La Une du JDD le 11 octobre dernier, appuyée sur le sondage selon lequel un tiers des électeurs serait prêt à voter Marine Le Pen, n’a pas fait que fâcher contre le directeur du JDD Jérôme Bellay son patron Lagardère. Elle a aussi des répercussions sur la place du groupe au sein de France télévisions et sur le climat social à l’intérieur du journal.
Le 16 octobre, la société des journalistes du JDD a voté – à 40 voix pour, 3 contre et 7 absentions – une motion de défiance envers sa direction pour cette Une accusée d’être trop empathique pour le chef de file du FN. Les journalistes pointent des « dysfonctionnements au sein du journal, des errements managériaux, de l’absence de vision et de stratégie » et accusent « un choix d’événements en urgence alors que certains pourraient être lancés en amont et mieux traités, comme pour les trois pages de dimanche sur le Front national, un recours abusif aux sondages, une absence de souffle et de vision ».
C’est donc une affaire qui tend la situation sociale du JDD, mais aussi de tout le groupe Lagardère Active, dont les salariés avaient eux aussi voté le 13 octobre une motion de défiance contre leurs dirigeants et la vente prévue du mensuel Parents, qui devrait être adossé à une maison d’édition.
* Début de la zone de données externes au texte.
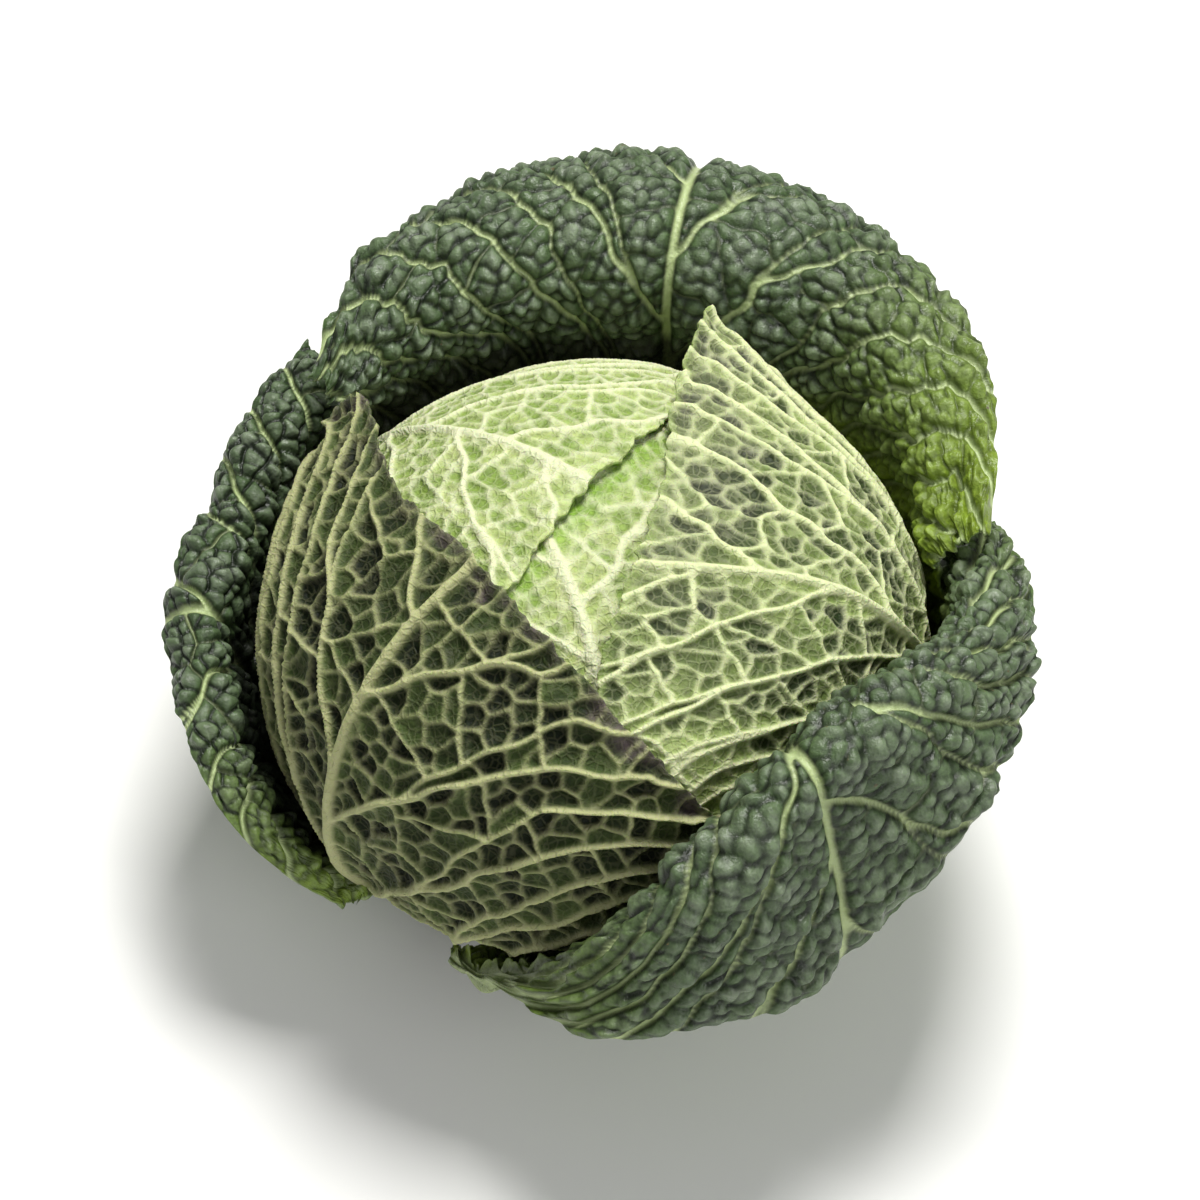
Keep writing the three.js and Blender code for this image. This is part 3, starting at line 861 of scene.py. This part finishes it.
# %% Habits
NOT_TUCKED = (-9, -8)
WRAPPER_HABIT = {
    "dense": (0.2, 0.36), "teeth": 2.6, "torn": 0.7, "tries": 24000, "ruffle": (0.5, 14), "wave": 0.4,
    "belly": 0, "flare": 0, "flare_at": 0, "veer": 0, "grid": (280, 280), "tuck": NOT_TUCKED,
    "pressed": 1.0, "side_vein": 1.05, "stretch": 0.3, "field_veins": 0.7, "forks": (14, 40),
    "trough": 0.3, "round": 0.35, "wander": 0.3, "lit_wall": [0, 0], "lit_rim": [0, 0]}
LOOSE_HABIT = {
    "slot": "outer_leaf", "dense": (0.24, 0.42), "teeth": 5.0, "torn": 0.7, "tries": 30000,
    "ruffle": (1.6, 26), "wave": 1.0, "grid": (312, 250), "tuck": NOT_TUCKED, "pressed": 1.0,
    "pitch": 42, "slant": 2.0, "side_vein": 0.72, "field": 10, "cell": 3.5, "grain": 2.6,
    "blister": (0.6, 1.9, 2.6, 0.0), "rib": 1.7, "ridges": 1.3, "lift": 1.4, "stretch": 0.0,
    "field_veins": 0.45, "forks": (6, 26), "trough": 0.5, "round": 0.7, "wander": 0.4}

# %% Grow them all
WRAPPERS[0]["covered_by"] = {**WRAPPER_HABIT, **WRAPPERS[1]}
for leaf in WRAPPERS + LOOSE:
    habit = LOOSE_HABIT if "crest" in leaf else WRAPPER_HABIT
    leaf = {**habit, **leaf}
    piece = grow(leaf)
    piece.data.materials.append(FINISH[leaf["slot"]])
    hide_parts(leaf["name"])
    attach(piece, "root")
    print(piece.name, len(piece.data.polygons), "faces")

# %% [markdown]
# ## The heart
# The ball of young leaves inside hardly shows, but it isn't smooth: each leaf in it wraps the next,
# so its surface steps down at the leaf margins, which spiral over the top. One turned grid carries
# those steps as a saw-tooth that runs round the stem, and a mask draws pale veins on each leaf.


# %% A turned grid, closed at both ends
CALM_RADIUS = 6.0


def turned(name, columns, profile, lift, masks):
    """Rings of the profile's (radius, height) pairs, each moved outwards by lift(angle, share of the
    way up), less near the axis. The first and last ring close on one point each."""
    radius, height = (np.asarray(column, float)[:, None] for column in zip(*profile))
    angle = np.arange(columns) * 2 * np.pi / columns
    share = np.linspace(0, 1, len(profile))[:, None]
    wide = radius + lift(angle[None], share) * np.minimum(radius / CALM_RADIUS, 1)
    rings = np.stack([wide * np.cos(angle), wide * np.sin(angle), height + 0 * angle], -1)
    middle = rings[[0, -1]].mean(1)
    points = np.concatenate([rings.reshape(-1, 3), middle])
    index = np.arange(len(profile) * columns).reshape(len(profile), columns)
    beside = np.roll(index, -1, axis=1)
    walls_round = np.stack([index[:-1], beside[:-1], beside[1:], index[1:]], -1).reshape(-1, 4)
    foot = np.stack([beside[0], index[0], np.full(columns, len(points) - 2)], -1)
    head = np.stack([index[-1], beside[-1], np.full(columns, len(points) - 1)], -1)
    values = {key: np.concatenate([np.broadcast_to(mask(angle[None], share), index.shape).ravel(), [0, 0]])
              for key, mask in masks.items()}
    return make_object(name, points, [walls_round, foot, head], values)


# %% The heart
SPIRAL_LEAVES = 5
SPIRAL_TWIST = 2.2
STEP_MARGIN = 1.2
heart_beta = np.linspace(0.06, np.pi - 0.02, 150)
heart_rise = HEART_HALF_HEIGHT * signed_power(np.cos(heart_beta), SQUARENESS)
heart_profile = list(zip(HEART_RADIUS * np.sin(heart_beta) ** SQUARENESS - STEP_MARGIN,
                         np.maximum(CENTRE_Z - heart_rise, heart_low[2])))


def leaf_phase(angle, share):
    """How far across its leaf a point is, from 0 to 1: leaves * angle / full turn + twist * share."""
    return (SPIRAL_LEAVES * angle / (2 * np.pi) + SPIRAL_TWIST * share) % 1


def leaf_steps(angle, share):
    """Saw-tooth of the phase: each leaf starts on top of the one before and dives under the next."""
    phase = leaf_phase(angle, share)
    return (1 - phase) * ease(phase, 0.0, 0.04) - 0.5


def heart_veins(angle, share):
    """A midrib where the phase is one half, and side veins where phase * 6 + share * 9 is."""
    phase = leaf_phase(angle, share)
    side = (phase * 6 + share * 9) % 1
    return ridge((phase - 0.5) * 80, 1.6) + 0.6 * ridge((side - 0.5) * 14, 0.8)


def all_lower(angle, share):
    """1 everywhere: the ball shows only lower faces of leaves."""
    return np.ones(np.broadcast(angle, share).shape)


heart = turned("heart_ball", 360, heart_profile, leaf_steps, {"vein": heart_veins, "lower_face": all_lower})
heart.data.materials.append(FINISH["heart"])
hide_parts("heart")
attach(heart, "root")
print("heart:", len(heart.data.polygons), "faces")

# %% [markdown]
# ## The stem
# The stem is what the knife left: a short, woody, pale stump. Each trimmed leaf leaves a curved
# scar across it, one golden angle after the last, and fibres run up its sides. The cut face is
# almost flat, with a ring of bundles between the bark and the pith.

# %% Stem shape, from the middle of the cut face up to the heart
GOLDEN_ANGLE = np.radians(137.5)
SCARS = 6
FOOT_EDGE = 1.2
BARK_INSET = 0.3
foot_radius = STEM_RADIUS - BARK_INSET
neck_radius = STEM_NECK_RADIUS - BARK_INSET
stem_profile = [(2.0, 0.35), (8.0, 0.3), (12.0, 0.15), (STEM_RADIUS - 2.5, 0.0)]
stem_profile += [(STEM_RADIUS - FOOT_EDGE, 0.0), (STEM_RADIUS - 0.6, 0.4), (foot_radius, FOOT_EDGE)]
stem_profile += [(foot_radius, z) for z in np.linspace(1.6, 4, 8)]
stem_profile += [(foot_radius + (neck_radius - foot_radius) * u, 4 + 4 * u) for u in np.linspace(0.1, 1, 10)]
stem_profile += [(neck_radius, z) for z in np.linspace(8.5, STEM_TOP_Z - 0.5, 24)]
stem_profile += [(STEM_NECK_RADIUS - 1.0, STEM_TOP_Z), (6.0, STEM_TOP_Z), (2.0, STEM_TOP_Z)]


def stem_scars(angle, share):
    """A shallow dent for each trimmed leaf: a wide, low ellipse in (angle, share), each one golden
    angle after the last and a little higher."""
    dent = np.zeros(np.broadcast(angle, share).shape)
    for scar in range(SCARS):
        around = (angle - scar * GOLDEN_ANGLE + np.pi) % (2 * np.pi) - np.pi
        up = share - 0.2 - 0.09 * scar
        dent += ridge(np.hypot(around / 0.55, up / 0.045), 1.0)
    return dent


def stem_lift(angle, share):
    """Fibres as fine waves round the stem, minus the scars; nothing on the cut face."""
    side = ease(share, 0.08, 0.14) * (1 - ease(share, 0.92, 0.96))
    fibres = np.sin(angle * 46 + np.sin(share * 20)) * 0.12 + np.sin(angle * 19 + 2) * 0.12
    return (fibres - 0.5 * stem_scars(angle, share)) * side - 0.25


# %% Stem finish: fibrous sides, a cut face with rings
def stem_finish(cut, ring, bark, scar):
    """On the cut face a ring where the distance from the axis is 11 to 15 mm, sqrt(x ** 2 + y ** 2);
    on the sides patches of bark and the scars."""
    n = Nodes("stem")
    split = n.tree.nodes.new("ShaderNodeSeparateXYZ")
    n.link(n.place, split.inputs[0])
    x, y, z = split.outputs
    radial = n.math("SQRT", n.math("ADD", n.math("MULTIPLY", x, x), n.math("MULTIPLY", y, y)))
    uneven = n.math("MULTIPLY", n.noise(4, 3.0), 0.003)
    radial = n.math("ADD", radial, uneven)
    bundles = n.math("MULTIPLY", n.fit(radial, 0.011, 0.0125), n.fit(radial, 0.0135, 0.015, 1.0, 0.0))
    dots = n.fit(n.noise(1.2, 2.0), 0.4, 0.6, 0.2, 0.9)
    face = n.blend(n.math("MULTIPLY", bundles, dots), cut, ring)
    side = n.blend(n.fit(n.noise(2.5, 5.0), 0.35, 0.65), bark, cut)
    side = n.blend(n.math("MULTIPLY", n.mask("scar"), 0.7), side, scar)
    colour = n.blend(n.fit(z, 0.0005, 0.0015), face, side)
    speckle = n.fit(n.noise(0.9, 4.0), 0.3, 0.7, 0.8, 1.12)
    n.link(n.blend(1.0, colour, speckle, "MULTIPLY"), n.shader.inputs["Base Color"])
    n.link(n.fit(n.noise(3), 0.3, 0.7, 0.6, 0.8), n.shader.inputs["Roughness"])
    n.shader.inputs["Subsurface Weight"].default_value = 0.2
    n.shader.inputs["Subsurface Radius"].default_value = (1.0, 1.0, 0.5)
    n.shader.inputs["Subsurface Scale"].default_value = SKIN_DEPTH * MM
    n.link(n.bump(n.noise(1.0, 5.0), 0.3), n.shader.inputs["Normal"])
    return n.material


stem = turned("stem_stump", 288, stem_profile, stem_lift, {"scar": stem_scars})
stem.data.materials.append(stem_finish(cut=(0.62, 0.64, 0.4), ring=(0.3, 0.36, 0.14),
                                       bark=(0.42, 0.47, 0.24), scar=(0.3, 0.24, 0.12)))
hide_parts("stem")
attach(stem, "root")
print("stem:", len(stem.data.polygons), "faces")

# %% [markdown]
# ## Floor, light and camera
# A pale floor, one soft lamp high above and a little behind, a weaker and broader one from the
# front right, and an even sky. The camera looks down at fifty degrees with a long lens, so the
# head stays round.

# %% Floor
FLOOR_SIZE = 6
bpy.ops.mesh.primitive_plane_add(size=FLOOR_SIZE)
floor = bpy.context.object
floor.name = "floor"
paint = bpy.data.materials.new("floor_paint")
paint.use_nodes = True
paint_shader = paint.node_tree.nodes["Principled BSDF"]
paint_shader.inputs["Base Color"].default_value = (0.86, 0.86, 0.85, 1)
paint_shader.inputs["Roughness"].default_value = 0.9
floor.data.materials.append(paint)


# %% Lights
SKY_STRENGTH = 0.3
head_middle = (0, 0, CENTRE_Z * MM)


def lamp(name, place, size, power, colour=(1, 1, 1)):
    """A square area lamp at a place in metres, turned towards the middle of the head."""
    data = bpy.data.lights.new(name, "AREA")
    data.size = size
    data.energy = power
    data.color = colour
    obj = bpy.data.objects.new(name, data)
    obj.location = place
    towards_head = Vector(head_middle) - Vector(place)
    obj.rotation_euler = towards_head.to_track_quat("-Z", "Y").to_euler()
    bpy.context.scene.collection.objects.link(obj)


lamp("key", (0.15, 0.4, 1.4), size=0.5, power=25, colour=(1, 0.99, 0.96))
lamp("fill", (0.7, -1.2, 0.95), size=0.9, power=9)
world = bpy.data.worlds.new("sky")
world.use_nodes = True
sky = world.node_tree.nodes["Background"]
sky.inputs["Color"].default_value = (1, 1, 1, 1)
sky.inputs["Strength"].default_value = SKY_STRENGTH
bpy.context.scene.world = world
bpy.context.scene.view_settings.view_transform = "Standard"

# %% Camera: its axes are the matrix's columns, moved up and right a little to centre the cabbage
ELEVATION = np.radians(50)
DISTANCE = 0.9
MOVED_UP = 0.0108
MOVED_RIGHT = 0.00108
rightwards = np.array([1, 0, 0])
upwards = np.array([0, np.sin(ELEVATION), np.cos(ELEVATION)])
towards = np.array([0, -np.cos(ELEVATION), np.sin(ELEVATION)])
place = np.array(head_middle) + DISTANCE * towards + MOVED_UP * upwards + MOVED_RIGHT * rightwards
axes = np.column_stack([rightwards, upwards, towards, place])
camera_data = bpy.data.cameras.new("camera")
camera_data.lens = 100
camera_data.sensor_width = 36
camera = bpy.data.objects.new("camera", camera_data)
camera.matrix_world = Matrix(np.vstack([axes, [0, 0, 0, 1]]).tolist())
bpy.context.scene.collection.objects.link(camera)
bpy.context.scene.camera = camera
Le groupe Lagardère, qui s’estime « en panne » sur la presse magazine, envisage en effet de tout vendre, sauf le JDD, Paris-Match et Elle.
Par ailleurs, Jérôme Bellay, directeur du JDD, donne également du grain à moudre à Delphine Ernotte, la nouvelle patronne de France Télévisions, qui essaie de réduire le poids de Lagardère dans les émissions du groupe.
À peine arrivée (et déjà contestée) Delphine Ernotte a en effet découvert les liens très étroits entre France Télévisions et les 21 sociétés de production de chez Lagardère Entertainment [Rappel : l’actionnaire principal du groupe Lagardère est un fonds souverain du Qatar. (NDLR)]. À la fin de l’ère Pflimlin, les commandes du groupe audiovisuel public à ces sociétés avaient atteint la somme rondelette de 70 millions d’euros. Plus étrange encore : toutes les émissions ont été reconduites, même celles qui ne marchent pas comme Du côté de chez Dave (Carson Prod), qui atteignait jadis 9 voire 10% d’audience et se trouve aujourd’hui autour de 5% voire en-dessous.
C’est que les liens entre le producteur privé et le groupe public sont tissés par des personnes. Ainsi, l’un de ceux qui commandaient le plus d’émissions à Lagardère, l’ex-patron de France 3 Thierry Langlois, a été embauché par ce dernier après un bref passage par Canal+. Sa nouvelle activité ? Diriger la branche de production d’émissions qui représente 60% du CA du groupe et en vendre le maximum à France Télévisions, où il a encore gardé bien des amis. Ce qui ressemble beaucoup au capitalisme de connivence, un mal français bien connu.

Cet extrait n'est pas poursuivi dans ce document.